■ **SUPPLIED DATA**
-*-*-

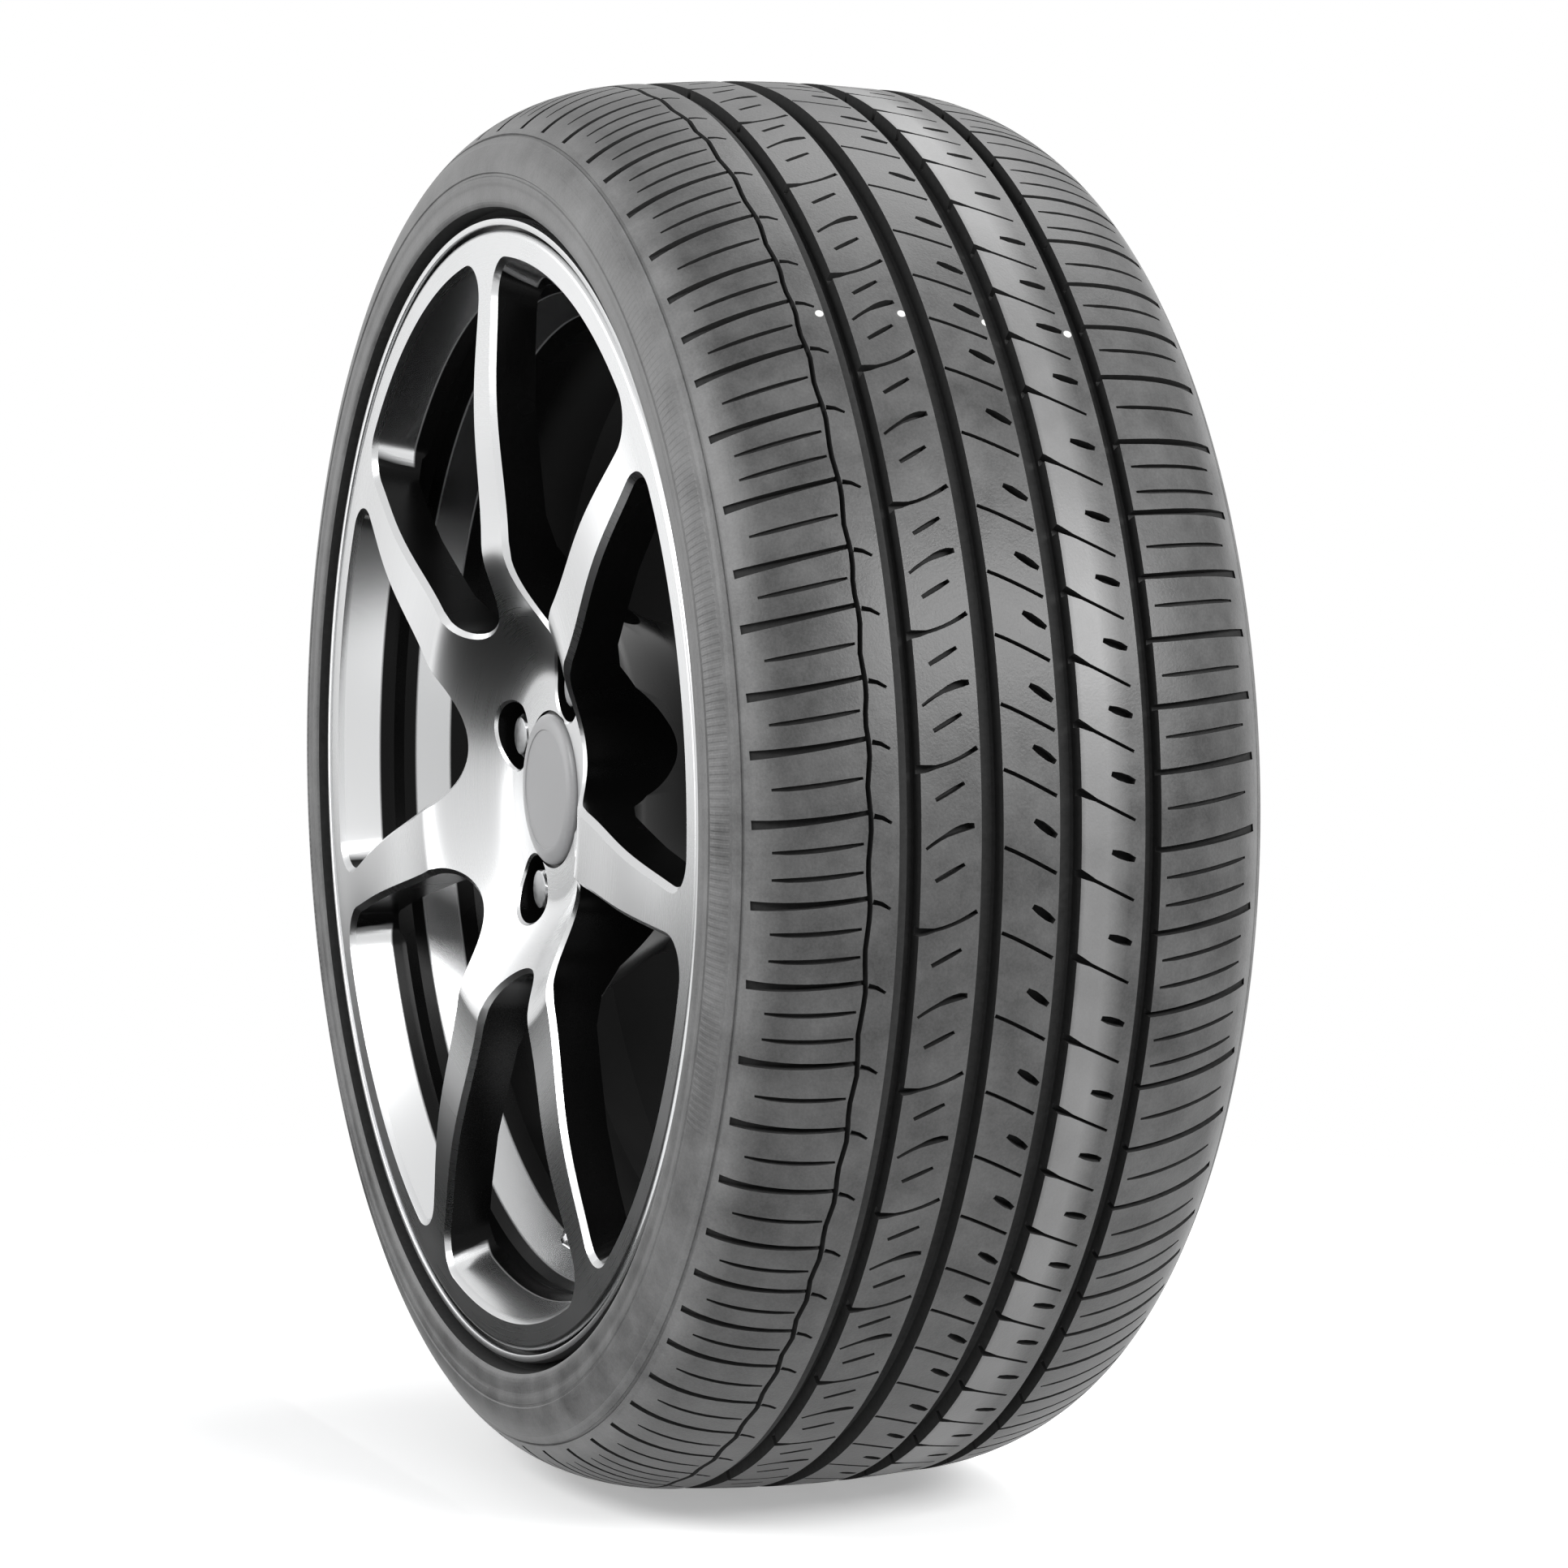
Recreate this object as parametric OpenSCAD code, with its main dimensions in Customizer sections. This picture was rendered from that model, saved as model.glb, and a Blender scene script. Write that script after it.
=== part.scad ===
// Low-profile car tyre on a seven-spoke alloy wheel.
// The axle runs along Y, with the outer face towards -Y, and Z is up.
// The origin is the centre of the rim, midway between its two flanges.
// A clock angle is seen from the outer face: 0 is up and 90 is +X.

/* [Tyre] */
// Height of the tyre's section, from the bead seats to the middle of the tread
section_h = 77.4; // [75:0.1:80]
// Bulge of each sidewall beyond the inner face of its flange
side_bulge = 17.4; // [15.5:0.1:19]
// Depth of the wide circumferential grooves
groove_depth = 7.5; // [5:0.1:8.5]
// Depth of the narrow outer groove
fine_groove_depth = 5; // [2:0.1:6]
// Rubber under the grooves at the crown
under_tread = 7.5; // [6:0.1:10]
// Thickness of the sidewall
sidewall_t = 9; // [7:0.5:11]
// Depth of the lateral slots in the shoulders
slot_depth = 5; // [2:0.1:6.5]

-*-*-

■ **AIM OF THE EXERCISE**
Return the listing above word for word.

■ **SOLVED EXERCISE**
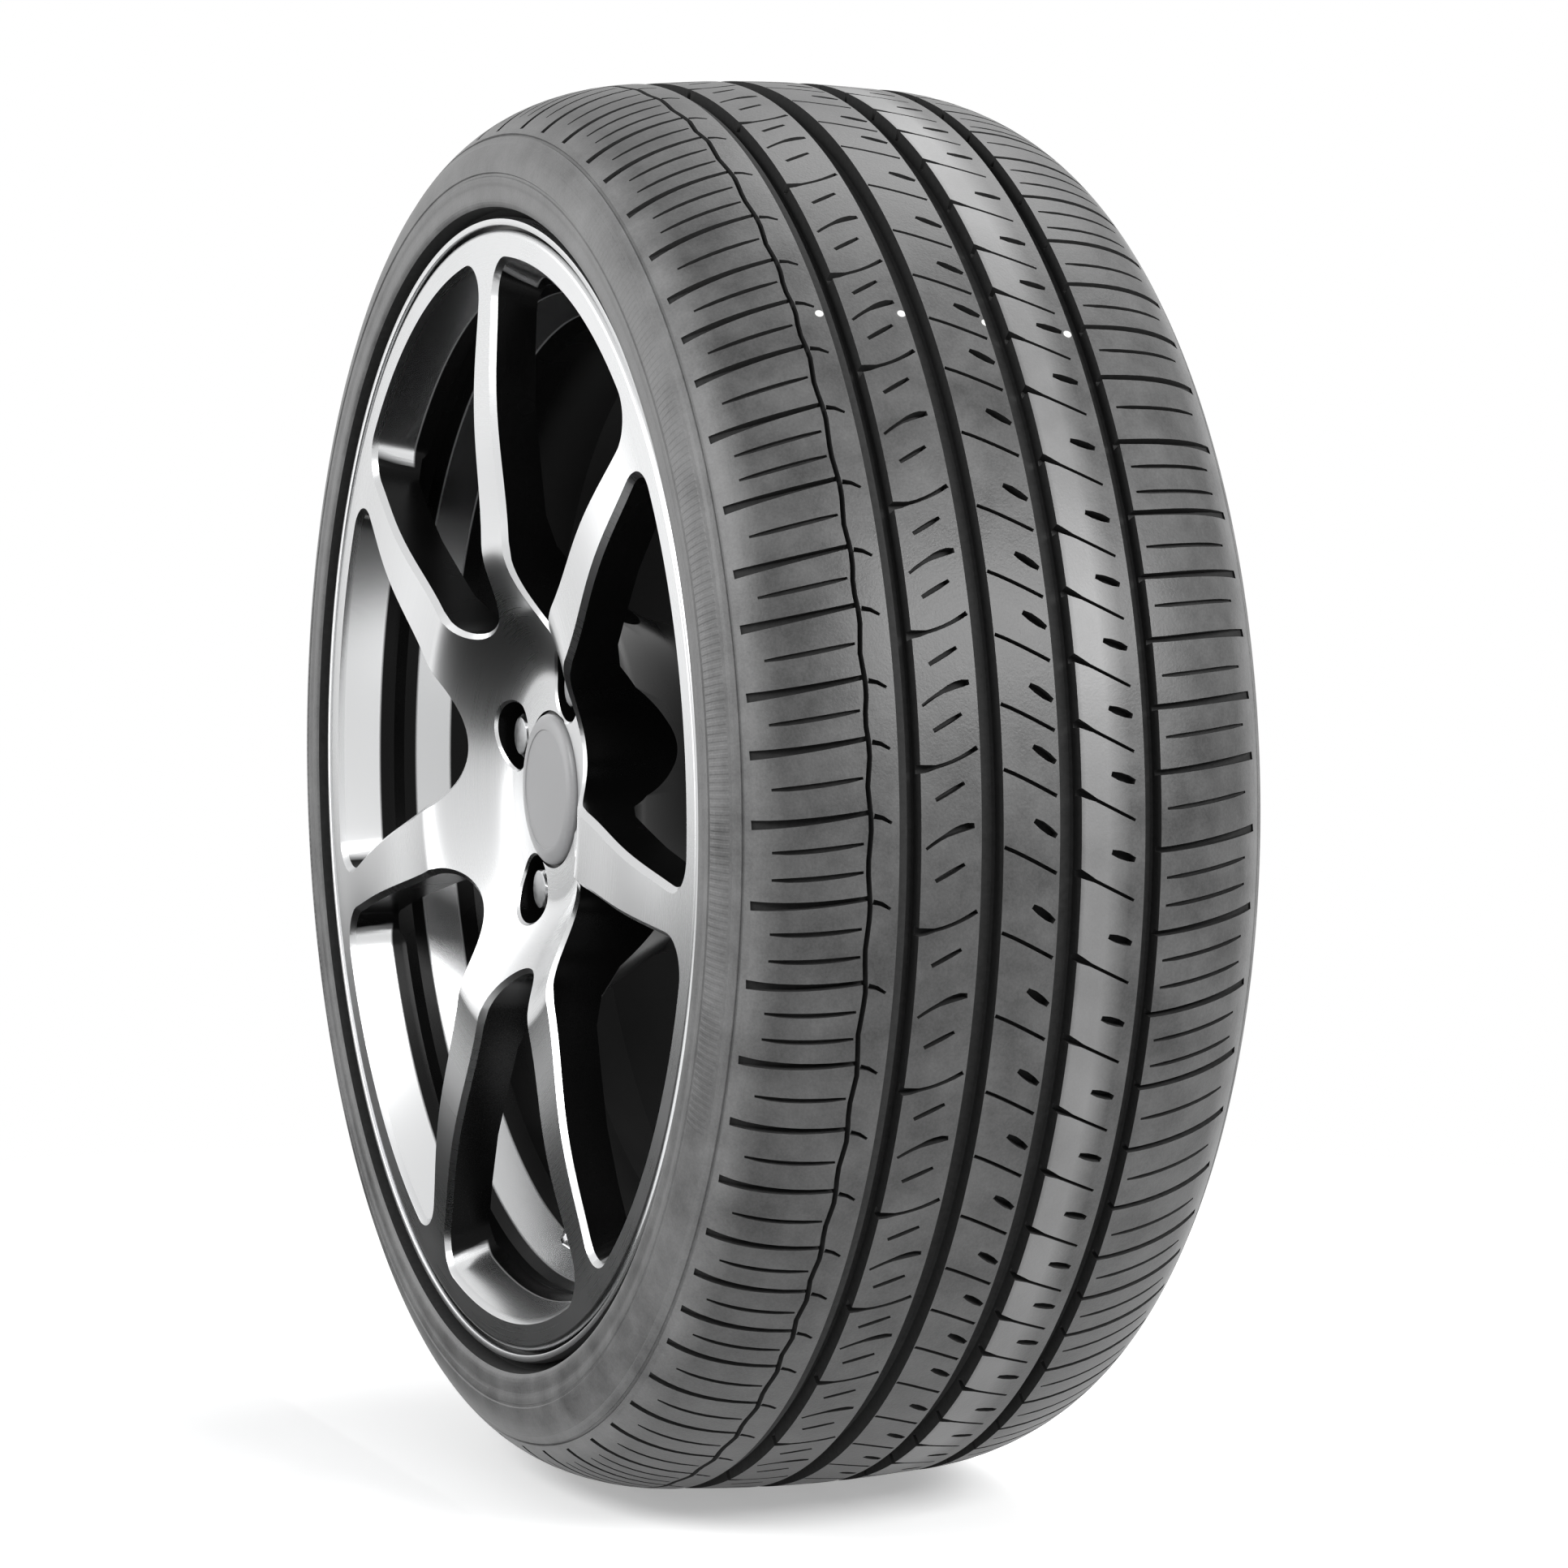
Recreate this object as parametric OpenSCAD code, with its main dimensions in Customizer sections. This picture was rendered from that model, saved as model.glb, and a Blender scene script. Write that script after it.
=== part.scad ===
// Low-profile car tyre on a seven-spoke alloy wheel.
// The axle runs along Y, with the outer face towards -Y, and Z is up.
// The origin is the centre of the rim, midway between its two flanges.
// A clock angle is seen from the outer face: 0 is up and 90 is +X.

/* [Tyre] */
// Height of the tyre's section, from the bead seats to the middle of the tread
section_h = 77.4; // [75:0.1:80]
// Bulge of each sidewall beyond the inner face of its flange
side_bulge = 17.4; // [15.5:0.1:19]
// Depth of the wide circumferential grooves
groove_depth = 7.5; // [5:0.1:8.5]
// Depth of the narrow outer groove
fine_groove_depth = 5; // [2:0.1:6]
// Rubber under the grooves at the crown
under_tread = 7.5; // [6:0.1:10]
// Thickness of the sidewall
sidewall_t = 9; // [7:0.5:11]
// Depth of the lateral slots in the shoulders
slot_depth = 5; // [2:0.1:6.5]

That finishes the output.